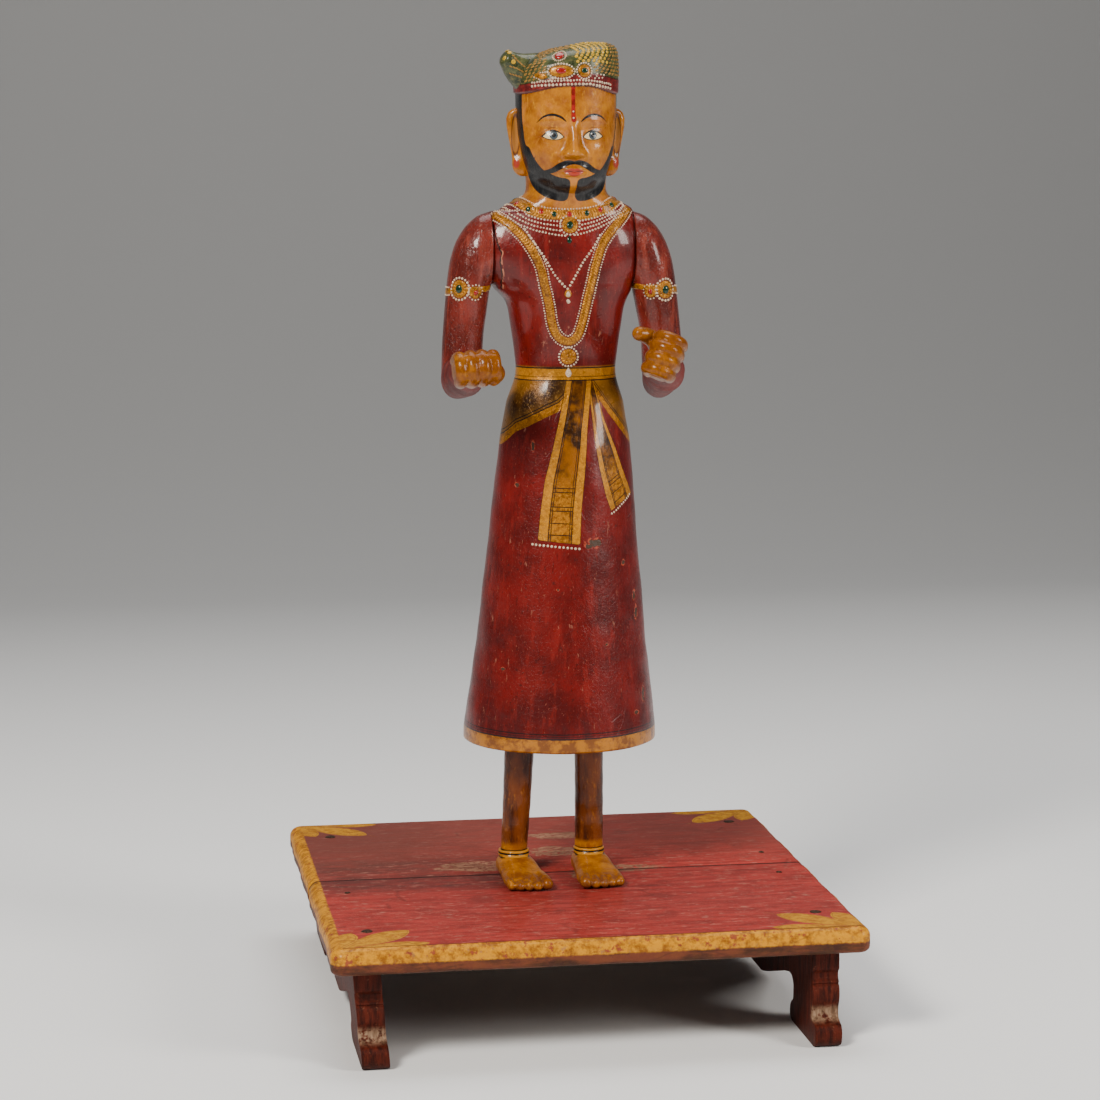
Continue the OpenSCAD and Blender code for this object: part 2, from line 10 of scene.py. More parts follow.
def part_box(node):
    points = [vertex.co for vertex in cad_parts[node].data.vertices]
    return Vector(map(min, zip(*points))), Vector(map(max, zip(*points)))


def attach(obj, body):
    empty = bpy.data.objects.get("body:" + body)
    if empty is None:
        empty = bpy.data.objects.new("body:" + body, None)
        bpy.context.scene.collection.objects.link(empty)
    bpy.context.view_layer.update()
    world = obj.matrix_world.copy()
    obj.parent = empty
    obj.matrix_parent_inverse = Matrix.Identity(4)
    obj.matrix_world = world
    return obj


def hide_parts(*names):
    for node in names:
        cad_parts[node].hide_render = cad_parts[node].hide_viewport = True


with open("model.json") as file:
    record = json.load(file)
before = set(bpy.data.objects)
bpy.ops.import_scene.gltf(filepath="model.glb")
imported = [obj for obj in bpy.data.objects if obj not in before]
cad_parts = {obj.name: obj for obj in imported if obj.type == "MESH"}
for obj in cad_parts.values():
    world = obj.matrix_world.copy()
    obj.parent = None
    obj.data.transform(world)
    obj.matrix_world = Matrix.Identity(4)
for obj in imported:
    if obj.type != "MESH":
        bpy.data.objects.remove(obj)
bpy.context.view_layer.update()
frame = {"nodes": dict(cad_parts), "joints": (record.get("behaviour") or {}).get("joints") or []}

# What the task requires:
Return the whole listing exactly, with every line included.

# Solution to this problem:
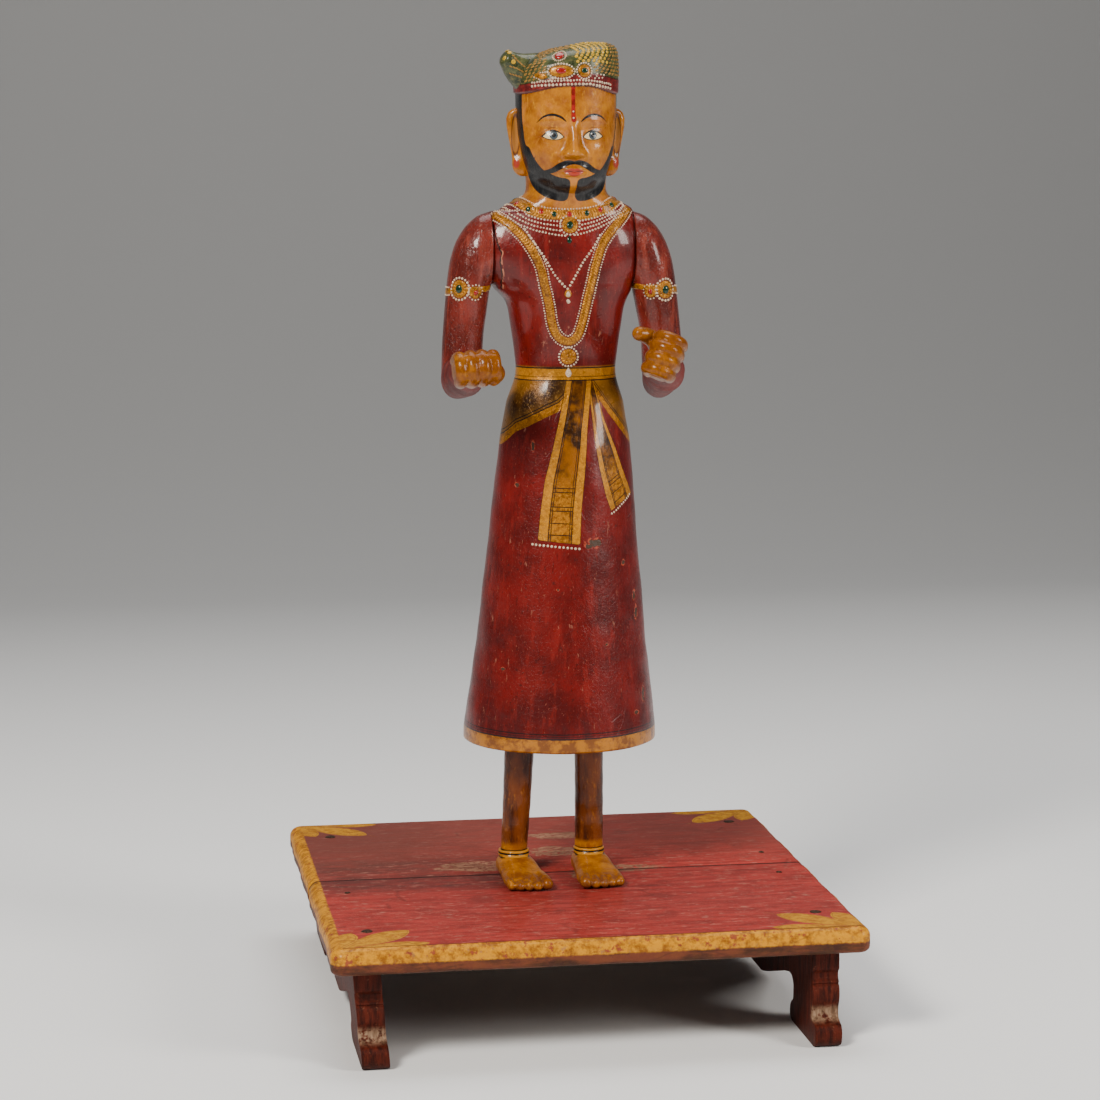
Continue the OpenSCAD and Blender code for this object: part 2, from line 10 of scene.py. More parts follow.
def part_box(node):
    points = [vertex.co for vertex in cad_parts[node].data.vertices]
    return Vector(map(min, zip(*points))), Vector(map(max, zip(*points)))


def attach(obj, body):
    empty = bpy.data.objects.get("body:" + body)
    if empty is None:
        empty = bpy.data.objects.new("body:" + body, None)
        bpy.context.scene.collection.objects.link(empty)
    bpy.context.view_layer.update()
    world = obj.matrix_world.copy()
    obj.parent = empty
    obj.matrix_parent_inverse = Matrix.Identity(4)
    obj.matrix_world = world
    return obj


def hide_parts(*names):
    for node in names:
        cad_parts[node].hide_render = cad_parts[node].hide_viewport = True


with open("model.json") as file:
    record = json.load(file)
before = set(bpy.data.objects)
bpy.ops.import_scene.gltf(filepath="model.glb")
imported = [obj for obj in bpy.data.objects if obj not in before]
cad_parts = {obj.name: obj for obj in imported if obj.type == "MESH"}
for obj in cad_parts.values():
    world = obj.matrix_world.copy()
    obj.parent = None
    obj.data.transform(world)
    obj.matrix_world = Matrix.Identity(4)
for obj in imported:
    if obj.type != "MESH":
        bpy.data.objects.remove(obj)
bpy.context.view_layer.update()
frame = {"nodes": dict(cad_parts), "joints": (record.get("behaviour") or {}).get("joints") or []}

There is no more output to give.